You can add to the personality of the site by enlisting bloggers who can make humor work, be controversial or find people who have charismatic writing styles. Create a working contract with content providers of some sort for example, maybe bartering goods and/or services or traffic driving partnerships, if they are consistent, good contributors. Team blogs is a plus. When developing the site’s personality not only should you enlist industry veterans or team leaders but talk to as many people as you can outside the niche as to what sites they visit now and why. Many times good ideas come from other industries.
Provide your visitors some kind of offer. Trial subscriptions, product samples, e-certificates, the list goes on. Give users something in return for their time. Get engagement immediately. Incidentally, all levels of audiences respond to offers. Find a good one or keep changing it up until you do. Your creativity in this area helps define your site’s personality.
Spend time on the design – nothing portrays personality more than the look and feel of it all. Most professional designers have experience on what works and what doesn’t.
Content is everything. Creating a site that works is like making sales calls. The more calls you make, the more chance you will sell something. The more blog posts, the greater chance of being indexed by search engines or other social websites. The more daily visits, the faster the track to critical mass. Don’t just recycle industry news, have content providers give a viewpoint, what the news means to a specific industry or team blog about the pros and cons. Quality posts are more important that quantity posts. Try to find content providers that write with an “infotainment” style – information you need to know written in an entertaining style. In the end, your content must provide need-to-know, fact and opinion-based material with a built in resource center—a way in which other people can find and trade information. It’s all about what a visitor gets from you. You really have one shot at a first time visitor to make them a repeat viewer.
Create partnerships. It’s a lot easier to open the box and work with others then to go the road alone. No matter how established a brand, driving interest on the web comes from connecting with others through the entire stakeholder database and yes, sometimes even through the competition. Reciprocal linking is important. Most organizations are open to this as they face the same challenges of providing good content. Spend time, money and effort on building the critical mass even if that means you need outside help. There are organizations that help with SEM, SEO, and all the actions you need to build traffic.

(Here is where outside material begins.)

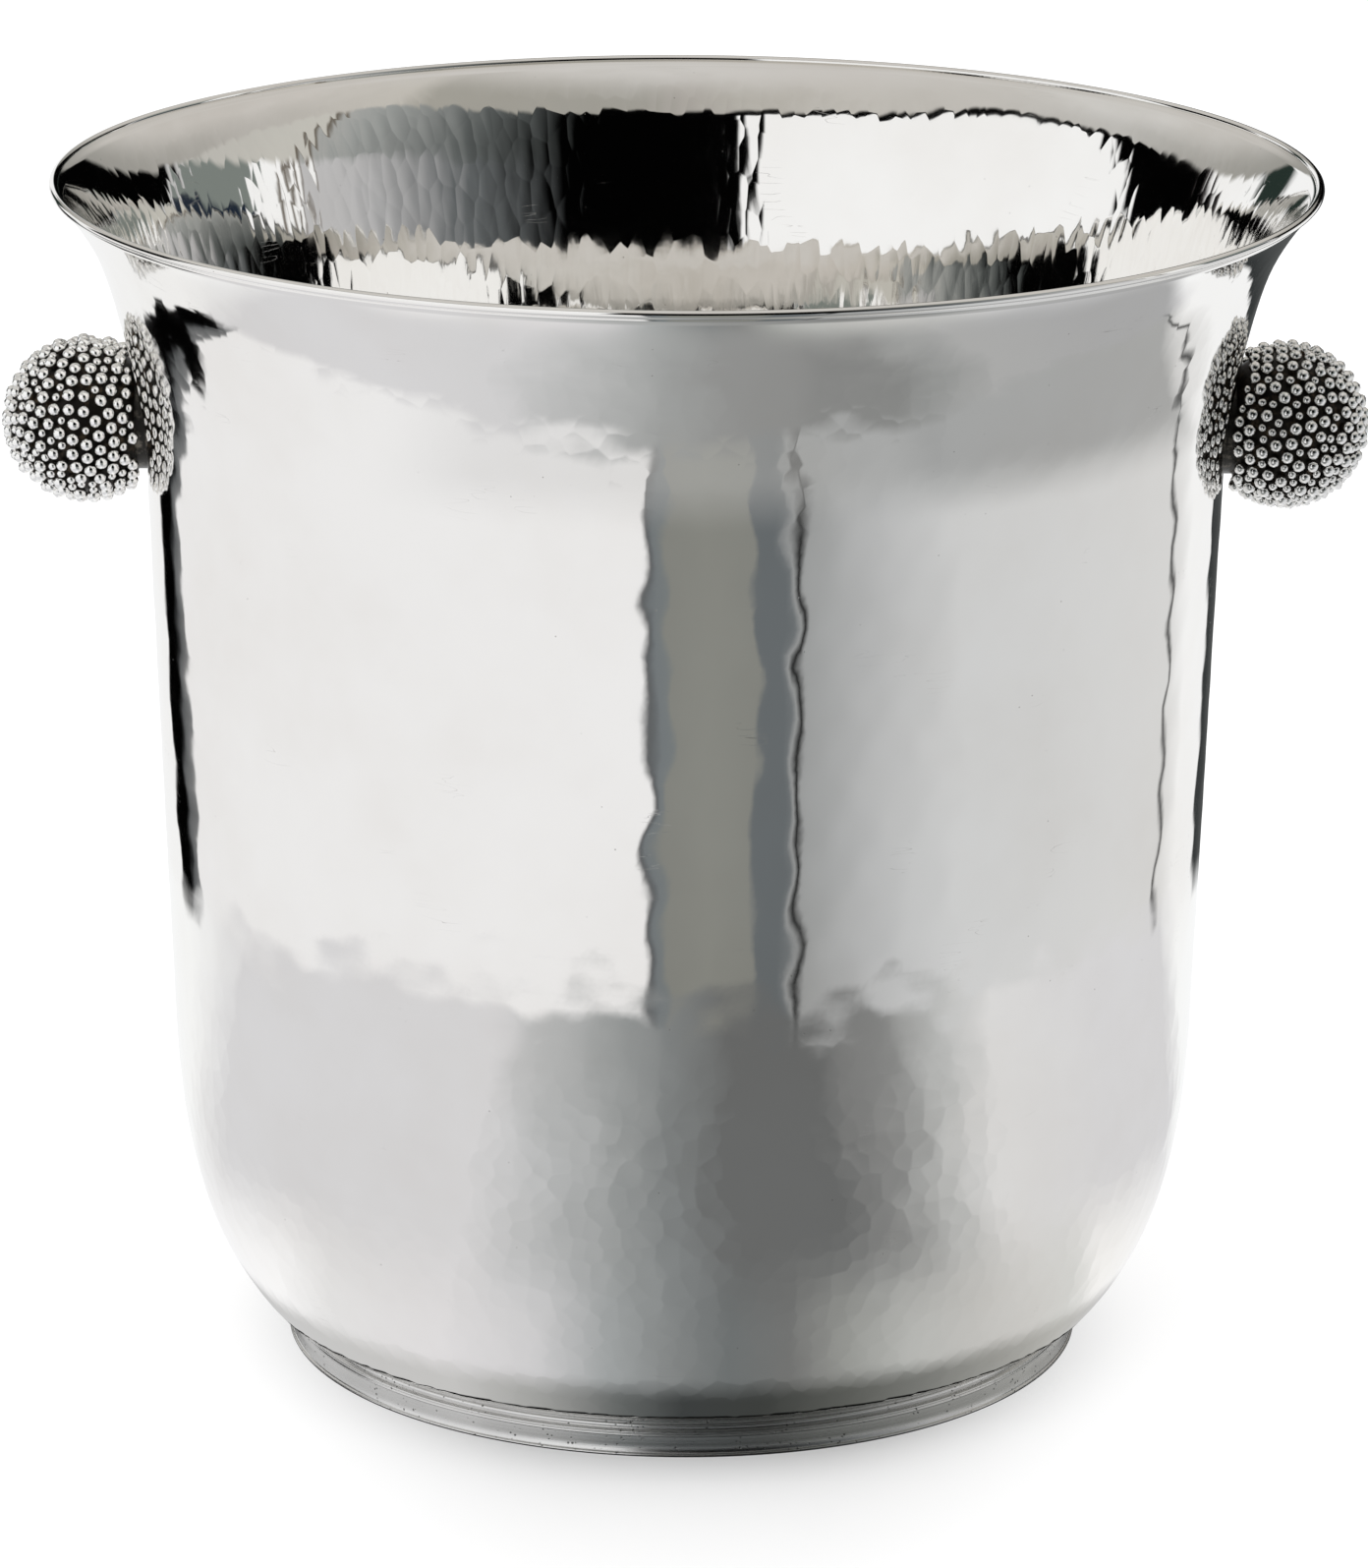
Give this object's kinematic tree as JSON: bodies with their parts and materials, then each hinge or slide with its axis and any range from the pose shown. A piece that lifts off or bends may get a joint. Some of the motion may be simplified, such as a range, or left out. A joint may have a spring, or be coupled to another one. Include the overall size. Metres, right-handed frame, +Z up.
{
  "type": "champagne bucket",
  "caption": "Hammered silver champagne bucket with a flared lip, a moulded foot ring and granulated ball knobs at the sides; it holds a wine or champagne bottle in ice.",
  "frame": {"origin": "centre of the foot ring, on the surface that it stands on", "axes": "+X from the bucket's axis through the right knob, +Y away from the side that is shown, +Z up"},
  "size_m": [0.25, 0.23, 0.2195],
  "materials": {
    "planished_silver": "hand-planished sterling silver, polished",
    "polished_wire": "polished silver wire",
    "satin_silver": "turned silver, satin",
    "oxidised_silver": "oxidised silver, brown-black, satin",
    "dark_collar": "silver, partly oxidised",
    "fixing_silver": "turned silver, satin",
    "granule_silver": "fused silver granules, bright"
  },
  "bodies": {
    "root": {"bucket_shell": "planished_silver", "rim_wire": "polished_wire", "foot_ring": "satin_silver", "right_core_outer": "oxidised_silver", "right_core_inner": "oxidised_silver", "right_collar": "dark_collar", "right_stud": "fixing_silver", "right_washer": "fixing_silver", "right_nut": "fixing_silver", "right_granules_large": "granule_silver", "right_granules_small": "granule_silver", "left_core_outer": "oxidised_silver", "left_core_inner": "oxidised_silver", "left_collar": "dark_collar", "left_stud": "fixing_silver", "left_washer": "fixing_silver", "left_nut": "fixing_silver", "left_granules_large": "granule_silver", "left_granules_small": "granule_silver"}
  },
  "joints": []
}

Different types of Social Media usage with attributes that work:
www.hperlocavore.ning.com is a social media site that connects people who want to yard share. A hyperlocavore is a person who tries to eat as much food locally, as possible. Users either have garden skills or land to share and want to take advantage of peer to peer agriculture. This community enlists the users’ help to build critical mass. And, they offer ways to do it including asking you to join and invite friends, follow and retweet, blogroll with them, Blog about the subject and link back to them. They even offer a graphic to add to your blog or site. If you tell users you need their help to support the cause, they will help.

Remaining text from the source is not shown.